## start
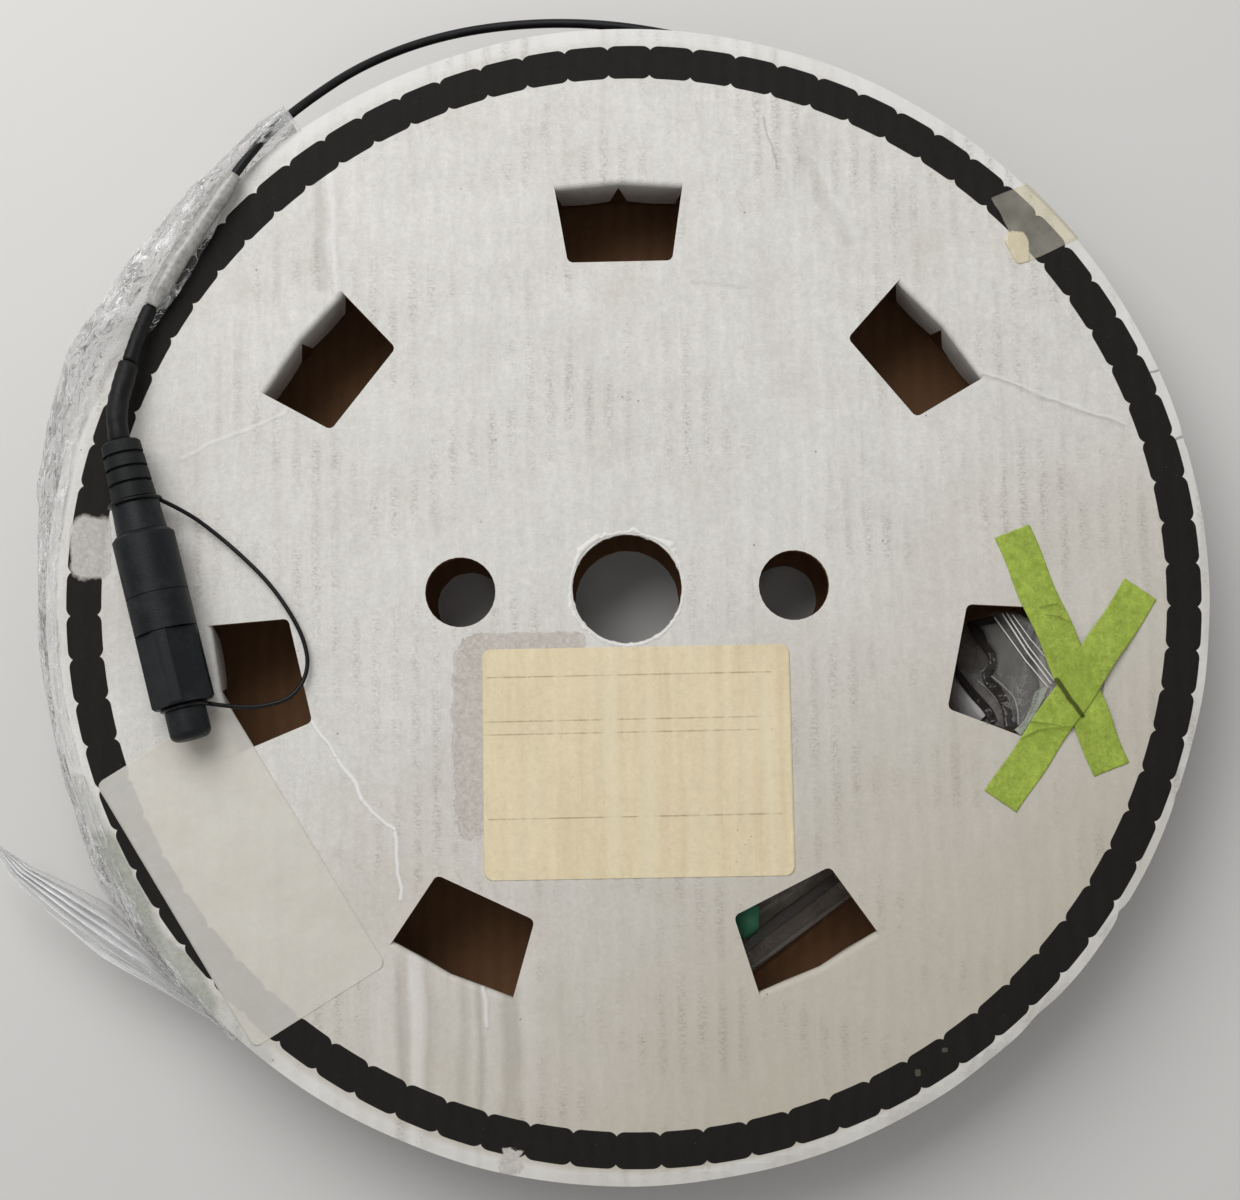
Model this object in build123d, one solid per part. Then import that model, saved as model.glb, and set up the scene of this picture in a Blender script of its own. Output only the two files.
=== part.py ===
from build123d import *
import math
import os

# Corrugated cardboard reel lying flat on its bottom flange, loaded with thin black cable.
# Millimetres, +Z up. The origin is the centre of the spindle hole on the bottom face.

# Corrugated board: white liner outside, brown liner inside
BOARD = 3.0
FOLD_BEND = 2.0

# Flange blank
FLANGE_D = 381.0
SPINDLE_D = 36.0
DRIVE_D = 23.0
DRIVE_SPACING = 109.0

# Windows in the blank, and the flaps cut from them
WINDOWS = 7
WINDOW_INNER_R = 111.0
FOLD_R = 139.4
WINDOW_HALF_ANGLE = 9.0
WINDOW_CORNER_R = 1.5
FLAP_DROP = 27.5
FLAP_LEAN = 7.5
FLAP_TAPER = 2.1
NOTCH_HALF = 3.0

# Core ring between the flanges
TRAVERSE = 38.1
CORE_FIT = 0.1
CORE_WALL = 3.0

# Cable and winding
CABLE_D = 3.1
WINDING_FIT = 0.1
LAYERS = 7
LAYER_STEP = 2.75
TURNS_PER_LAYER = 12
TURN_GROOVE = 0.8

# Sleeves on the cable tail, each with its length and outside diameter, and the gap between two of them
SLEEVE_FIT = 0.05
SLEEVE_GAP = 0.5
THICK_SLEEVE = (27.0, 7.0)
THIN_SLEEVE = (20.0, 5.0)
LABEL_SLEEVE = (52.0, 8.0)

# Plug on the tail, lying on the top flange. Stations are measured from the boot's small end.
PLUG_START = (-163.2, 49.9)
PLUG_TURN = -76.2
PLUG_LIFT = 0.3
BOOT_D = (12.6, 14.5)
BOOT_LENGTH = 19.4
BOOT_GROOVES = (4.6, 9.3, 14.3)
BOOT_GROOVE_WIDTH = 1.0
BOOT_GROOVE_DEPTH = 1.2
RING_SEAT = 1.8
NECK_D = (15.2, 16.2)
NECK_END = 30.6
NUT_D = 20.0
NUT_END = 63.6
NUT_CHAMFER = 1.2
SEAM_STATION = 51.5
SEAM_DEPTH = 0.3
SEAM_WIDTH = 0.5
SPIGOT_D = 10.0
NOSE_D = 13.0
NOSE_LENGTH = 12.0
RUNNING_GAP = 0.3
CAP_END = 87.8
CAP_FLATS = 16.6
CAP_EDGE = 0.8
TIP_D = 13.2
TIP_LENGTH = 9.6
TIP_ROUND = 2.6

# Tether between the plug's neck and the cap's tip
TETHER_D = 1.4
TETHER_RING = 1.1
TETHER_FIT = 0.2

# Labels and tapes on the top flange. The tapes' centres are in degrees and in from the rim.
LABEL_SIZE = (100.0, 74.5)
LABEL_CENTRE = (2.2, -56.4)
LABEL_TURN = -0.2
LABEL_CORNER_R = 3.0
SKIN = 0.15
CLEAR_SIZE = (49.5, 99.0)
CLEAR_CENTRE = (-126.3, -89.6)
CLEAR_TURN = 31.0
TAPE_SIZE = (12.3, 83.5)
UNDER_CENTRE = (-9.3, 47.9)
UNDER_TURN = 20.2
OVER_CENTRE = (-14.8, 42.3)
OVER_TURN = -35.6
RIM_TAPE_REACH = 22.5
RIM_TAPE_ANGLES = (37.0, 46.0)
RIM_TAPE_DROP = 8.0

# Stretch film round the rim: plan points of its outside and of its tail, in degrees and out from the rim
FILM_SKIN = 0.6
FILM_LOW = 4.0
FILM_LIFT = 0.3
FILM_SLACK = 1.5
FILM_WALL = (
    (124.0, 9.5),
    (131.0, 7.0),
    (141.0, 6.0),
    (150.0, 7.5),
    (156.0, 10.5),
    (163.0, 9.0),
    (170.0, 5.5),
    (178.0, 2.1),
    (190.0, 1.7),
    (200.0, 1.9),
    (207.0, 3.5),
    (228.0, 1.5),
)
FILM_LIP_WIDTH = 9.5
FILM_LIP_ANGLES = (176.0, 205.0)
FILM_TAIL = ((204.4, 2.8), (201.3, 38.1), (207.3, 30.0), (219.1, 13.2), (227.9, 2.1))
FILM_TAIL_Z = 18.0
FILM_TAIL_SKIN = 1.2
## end
## start
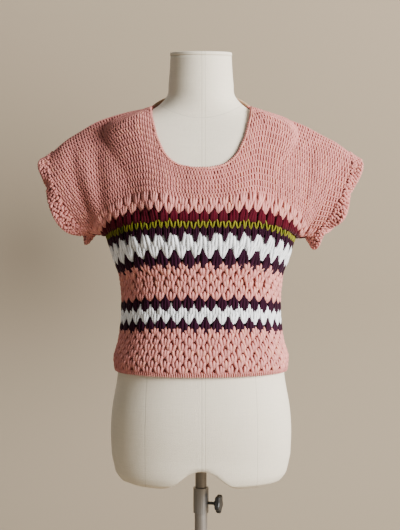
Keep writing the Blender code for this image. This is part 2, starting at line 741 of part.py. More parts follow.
## end
## To do
Your task is to reproduce exactly the lines beginning at the line containing "Model this object" and ending at the line containing "LABEL_SLEEVE = (52.0, 8.0)", inclusive.

## Answer to this task
Model this object in build123d, one solid per part. Then import that model, saved as model.glb, and set up the scene of this picture in a Blender script of its own. Output only the two files.
=== part.py ===
from build123d import *
import math
import os

# Corrugated cardboard reel lying flat on its bottom flange, loaded with thin black cable.
# Millimetres, +Z up. The origin is the centre of the spindle hole on the bottom face.

# Corrugated board: white liner outside, brown liner inside
BOARD = 3.0
FOLD_BEND = 2.0

# Flange blank
FLANGE_D = 381.0
SPINDLE_D = 36.0
DRIVE_D = 23.0
DRIVE_SPACING = 109.0

# Windows in the blank, and the flaps cut from them
WINDOWS = 7
WINDOW_INNER_R = 111.0
FOLD_R = 139.4
WINDOW_HALF_ANGLE = 9.0
WINDOW_CORNER_R = 1.5
FLAP_DROP = 27.5
FLAP_LEAN = 7.5
FLAP_TAPER = 2.1
NOTCH_HALF = 3.0

# Core ring between the flanges
TRAVERSE = 38.1
CORE_FIT = 0.1
CORE_WALL = 3.0

# Cable and winding
CABLE_D = 3.1
WINDING_FIT = 0.1
LAYERS = 7
LAYER_STEP = 2.75
TURNS_PER_LAYER = 12
TURN_GROOVE = 0.8

# Sleeves on the cable tail, each with its length and outside diameter, and the gap between two of them
SLEEVE_FIT = 0.05
SLEEVE_GAP = 0.5
THICK_SLEEVE = (27.0, 7.0)
THIN_SLEEVE = (20.0, 5.0)
LABEL_SLEEVE = (52.0, 8.0)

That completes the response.